Despite the state of emergency declared on water by the new administration of Governor Abba Yusuf, water still remains a nightmare in Kano as one of the water plants is under maintenance and others don’t have the capacity to replace the supply of the one under maintenance.

A water vendor on the streets of Kano city. Photo: Daily News 24.

This situation, along with many others, gave rise to the current scarcity the residents are facing in the state.

This scarcity of water gives cart pushers (water vendors) a field day to charge outrageous fees to the residents of the state.

In interviews with Daily News 24, some of the residents lamented the suffering they’re going through due to the shortages of water supply in the city.

Aminu Bala Ubangida, a resident of Kawo Kudu, has described the current scarcity of water in Kano as unfortunate.

“The government should take the appropriate measures to mitigate the situation. The last time we saw water running from our tap was in 2011, and the price of water vendors is going up from N70 to N120 now for a 25-litre jerrycan. Things are difficult,” he lamented.

This resident describes the water scarcity as unfortunate.

Another resident of Kawo Kudu, Anas Isa, also described the situation as worrying.

“We’re facing a serious water shortage. This issue of water scarcity is not new, as we experience it almost every year. Immediately after the rainy season is over, our water problem begins until another season of rain.”

He called on the government to ensure steady supply of electricity across the state, as it would reduce the problem to a minimal level.
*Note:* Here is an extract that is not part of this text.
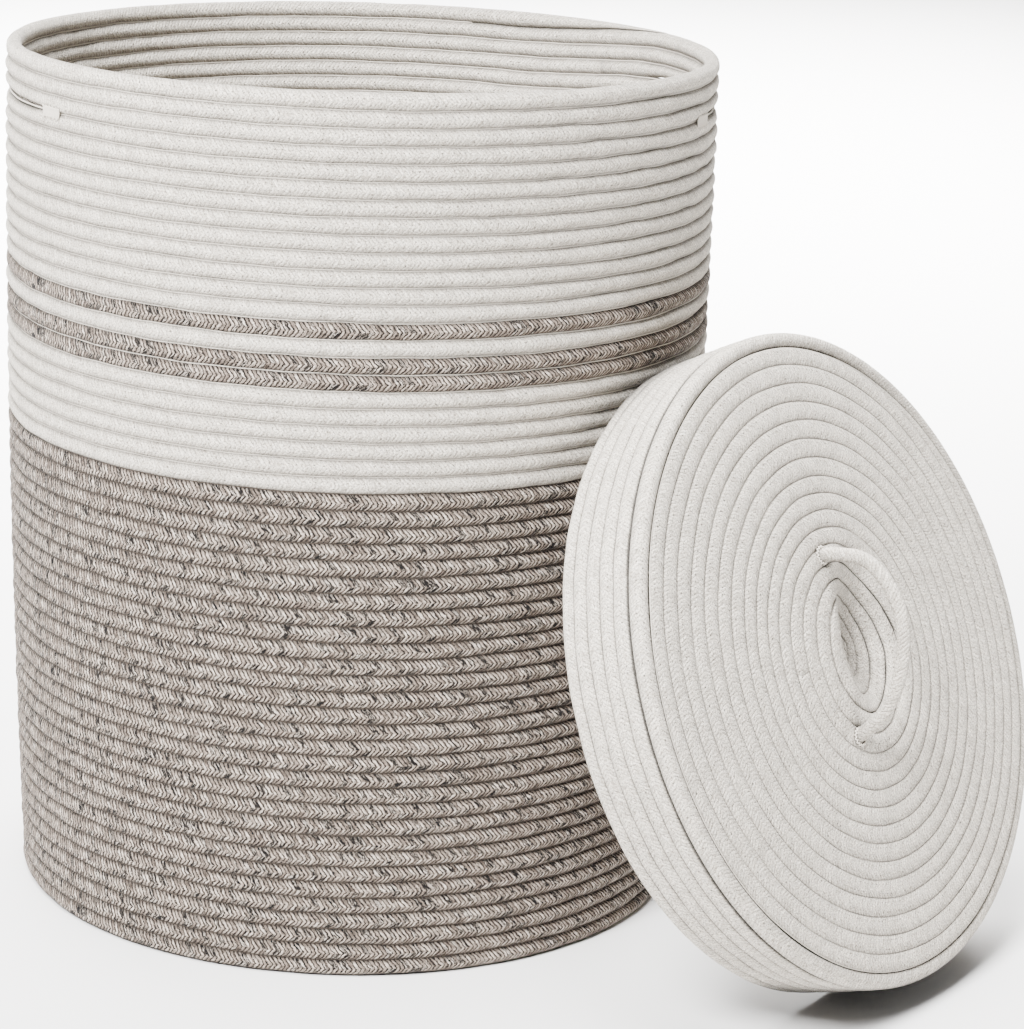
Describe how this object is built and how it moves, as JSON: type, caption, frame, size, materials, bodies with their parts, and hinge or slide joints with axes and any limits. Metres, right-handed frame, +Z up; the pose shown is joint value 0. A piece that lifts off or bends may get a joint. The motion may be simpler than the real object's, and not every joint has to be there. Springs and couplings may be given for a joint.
{
  "type": "laundry hamper with lid",
  "caption": "Round coiled cotton rope laundry hamper, white over heather grey with stripes, hand slits near the rim and a separate lid with a rope handle.",
  "frame": {"origin": "centre of the basket's base, on the floor", "axes": "+Z up along the basket's axis; +Y is away from the viewer, so the lid leans on the front right side"},
  "size_m": [0.6196, 0.5448, 0.508],
  "materials": {
    "white_rope": "matte",
    "heather_rope": "matte",
    "sewing_thread": "matte"
  },
  "bodies": {
    "basket": {"base_core": "heather_rope", "base_coil": "heather_rope", "base_seam_thread": "sewing_thread", "lower_wall": "heather_rope", "middle_band": "white_rope", "double_stripe": "heather_rope", "spacer_row": "white_rope", "single_stripe": "heather_rope", "upper_wall": "white_rope", "rim_band": "white_rope", "hand_slit_tacks": "sewing_thread", "wall_seam_thread": "sewing_thread"},
    "lid": {"lid_core": "white_rope", "lid_recess": "white_rope", "lid_face": "white_rope", "lid_corner_row": "white_rope", "lid_wall": "white_rope", "lid_handle": "white_rope", "lid_handle_tacks": "sewing_thread", "lid_seam_thread": "sewing_thread"}
  },
  "joints": [
    {"name": "lid_pull", "type": "slide", "parent": "basket", "child": "lid", "axis": [0.7088, -0.5947, 0.3795], "range_m": [0, 0.25]}
  ]
}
DailyNews24 also spoke to some of the water vendors.

Musa Lawan Ibrahim, a young water vendor who resides in Kauyen Alu, described the recent hike in the price of water as a result of the high cost of diesel and the removal of fuel subsidies.”
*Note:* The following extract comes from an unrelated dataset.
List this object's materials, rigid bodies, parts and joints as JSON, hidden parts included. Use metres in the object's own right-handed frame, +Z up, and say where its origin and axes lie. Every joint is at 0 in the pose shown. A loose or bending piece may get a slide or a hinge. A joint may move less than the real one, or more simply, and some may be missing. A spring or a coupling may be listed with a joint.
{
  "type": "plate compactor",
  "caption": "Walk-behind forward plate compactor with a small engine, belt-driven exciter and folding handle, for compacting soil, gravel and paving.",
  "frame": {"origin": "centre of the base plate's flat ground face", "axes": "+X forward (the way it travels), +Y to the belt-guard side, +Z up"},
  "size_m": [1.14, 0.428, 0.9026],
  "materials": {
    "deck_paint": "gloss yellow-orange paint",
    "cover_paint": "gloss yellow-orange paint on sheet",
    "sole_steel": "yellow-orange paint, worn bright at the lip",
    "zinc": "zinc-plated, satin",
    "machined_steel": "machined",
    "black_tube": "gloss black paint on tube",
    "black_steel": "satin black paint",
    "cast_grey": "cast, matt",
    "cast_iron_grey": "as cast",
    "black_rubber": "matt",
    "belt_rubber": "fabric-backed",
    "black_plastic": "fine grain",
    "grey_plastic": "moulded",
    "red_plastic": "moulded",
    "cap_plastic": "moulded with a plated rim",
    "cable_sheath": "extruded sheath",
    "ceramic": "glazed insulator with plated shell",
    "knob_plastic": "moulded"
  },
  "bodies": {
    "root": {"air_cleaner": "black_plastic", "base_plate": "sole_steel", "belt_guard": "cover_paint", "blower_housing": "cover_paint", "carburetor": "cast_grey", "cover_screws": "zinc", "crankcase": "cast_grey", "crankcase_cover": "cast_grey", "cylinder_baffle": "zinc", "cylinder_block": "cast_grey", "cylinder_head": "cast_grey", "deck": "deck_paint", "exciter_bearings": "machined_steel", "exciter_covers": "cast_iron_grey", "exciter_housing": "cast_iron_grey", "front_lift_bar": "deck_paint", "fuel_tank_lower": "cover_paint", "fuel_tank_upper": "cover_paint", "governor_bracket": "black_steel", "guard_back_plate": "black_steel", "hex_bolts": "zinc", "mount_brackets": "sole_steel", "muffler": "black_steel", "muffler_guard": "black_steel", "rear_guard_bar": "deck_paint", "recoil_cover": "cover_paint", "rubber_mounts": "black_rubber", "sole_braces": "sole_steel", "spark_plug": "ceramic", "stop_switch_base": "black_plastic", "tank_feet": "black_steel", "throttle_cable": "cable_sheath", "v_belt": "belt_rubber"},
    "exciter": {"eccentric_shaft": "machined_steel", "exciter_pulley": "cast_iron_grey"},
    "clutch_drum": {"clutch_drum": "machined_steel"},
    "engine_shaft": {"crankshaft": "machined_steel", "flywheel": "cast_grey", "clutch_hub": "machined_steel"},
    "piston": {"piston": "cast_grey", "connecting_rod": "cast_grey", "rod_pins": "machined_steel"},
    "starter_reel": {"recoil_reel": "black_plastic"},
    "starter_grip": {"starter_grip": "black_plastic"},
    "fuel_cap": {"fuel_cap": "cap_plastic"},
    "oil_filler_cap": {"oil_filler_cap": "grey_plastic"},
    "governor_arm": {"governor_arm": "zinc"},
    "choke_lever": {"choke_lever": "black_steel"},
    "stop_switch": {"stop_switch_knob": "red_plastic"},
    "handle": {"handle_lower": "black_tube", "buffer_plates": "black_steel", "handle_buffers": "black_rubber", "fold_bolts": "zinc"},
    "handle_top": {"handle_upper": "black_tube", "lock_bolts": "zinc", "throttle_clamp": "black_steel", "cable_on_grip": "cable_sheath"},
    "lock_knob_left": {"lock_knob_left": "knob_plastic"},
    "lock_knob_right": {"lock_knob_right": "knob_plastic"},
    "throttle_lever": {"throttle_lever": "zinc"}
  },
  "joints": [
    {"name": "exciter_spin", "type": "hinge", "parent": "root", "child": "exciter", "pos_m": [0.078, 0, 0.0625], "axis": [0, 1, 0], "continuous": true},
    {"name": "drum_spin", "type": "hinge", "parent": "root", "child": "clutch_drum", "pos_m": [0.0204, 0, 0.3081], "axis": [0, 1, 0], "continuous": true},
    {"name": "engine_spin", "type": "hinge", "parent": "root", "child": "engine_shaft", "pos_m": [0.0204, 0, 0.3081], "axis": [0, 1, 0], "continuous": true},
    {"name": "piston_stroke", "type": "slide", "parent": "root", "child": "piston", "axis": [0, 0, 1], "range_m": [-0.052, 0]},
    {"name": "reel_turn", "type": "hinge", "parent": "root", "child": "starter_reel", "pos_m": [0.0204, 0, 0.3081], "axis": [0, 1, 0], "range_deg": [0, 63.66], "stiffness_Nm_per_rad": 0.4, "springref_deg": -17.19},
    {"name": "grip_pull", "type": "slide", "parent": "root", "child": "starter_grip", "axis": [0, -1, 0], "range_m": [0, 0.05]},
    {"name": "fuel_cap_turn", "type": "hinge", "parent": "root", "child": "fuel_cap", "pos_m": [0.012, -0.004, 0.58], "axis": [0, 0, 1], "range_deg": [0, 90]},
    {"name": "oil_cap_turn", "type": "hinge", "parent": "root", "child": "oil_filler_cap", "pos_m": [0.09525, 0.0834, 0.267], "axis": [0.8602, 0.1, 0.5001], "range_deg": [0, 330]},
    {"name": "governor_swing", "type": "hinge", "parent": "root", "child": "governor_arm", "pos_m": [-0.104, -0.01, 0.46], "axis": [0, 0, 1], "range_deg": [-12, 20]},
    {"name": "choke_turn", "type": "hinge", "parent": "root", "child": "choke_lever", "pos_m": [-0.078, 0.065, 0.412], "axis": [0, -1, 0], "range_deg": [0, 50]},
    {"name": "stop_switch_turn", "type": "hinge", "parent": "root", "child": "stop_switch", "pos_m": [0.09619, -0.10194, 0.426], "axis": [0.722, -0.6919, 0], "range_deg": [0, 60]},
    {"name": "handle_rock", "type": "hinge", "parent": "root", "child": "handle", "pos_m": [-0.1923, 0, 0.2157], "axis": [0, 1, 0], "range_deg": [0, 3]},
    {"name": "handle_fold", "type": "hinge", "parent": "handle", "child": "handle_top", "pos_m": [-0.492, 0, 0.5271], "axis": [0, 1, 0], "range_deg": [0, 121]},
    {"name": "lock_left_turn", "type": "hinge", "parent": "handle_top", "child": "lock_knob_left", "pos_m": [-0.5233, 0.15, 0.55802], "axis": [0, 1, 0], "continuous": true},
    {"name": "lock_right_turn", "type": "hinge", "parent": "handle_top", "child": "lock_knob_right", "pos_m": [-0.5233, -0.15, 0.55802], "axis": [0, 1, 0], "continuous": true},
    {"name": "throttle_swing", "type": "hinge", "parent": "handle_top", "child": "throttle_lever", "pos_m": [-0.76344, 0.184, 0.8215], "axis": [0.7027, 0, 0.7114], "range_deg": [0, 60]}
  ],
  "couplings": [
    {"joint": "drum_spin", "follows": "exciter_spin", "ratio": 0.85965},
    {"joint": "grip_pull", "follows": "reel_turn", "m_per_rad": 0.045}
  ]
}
Musa emphasized the need for electricity to be relatively available for them to operate properly.

He described the indiscriminate digging of boreholes as a problem that needs to be tackled.

But relief has come to the people of Danya and Kyallin-Bula in Bichi LGA of Kano State after 40 years without portable water, as Governor Abba ordered the immediate construction of solar-powered boreholes in the two communities due to the acute water scarcity in the area that persisted for years.

A boy drinks water from a hose in Kano. Photo: Daily News 24.

The development came as a result of a video that resurfaced online depicting the suffering of people, especially women and children, in search of water in those communities.

Speaking to journalists, the state’s Project Coordinator of the Agro Climatic Resilience in Semi-Arid Landscapes, ACReSAL, Dr. Hashim Dahiru, said he was directed with immediate effect to embark upon the project by the governor.

The project was expected to be completed within 72 hours.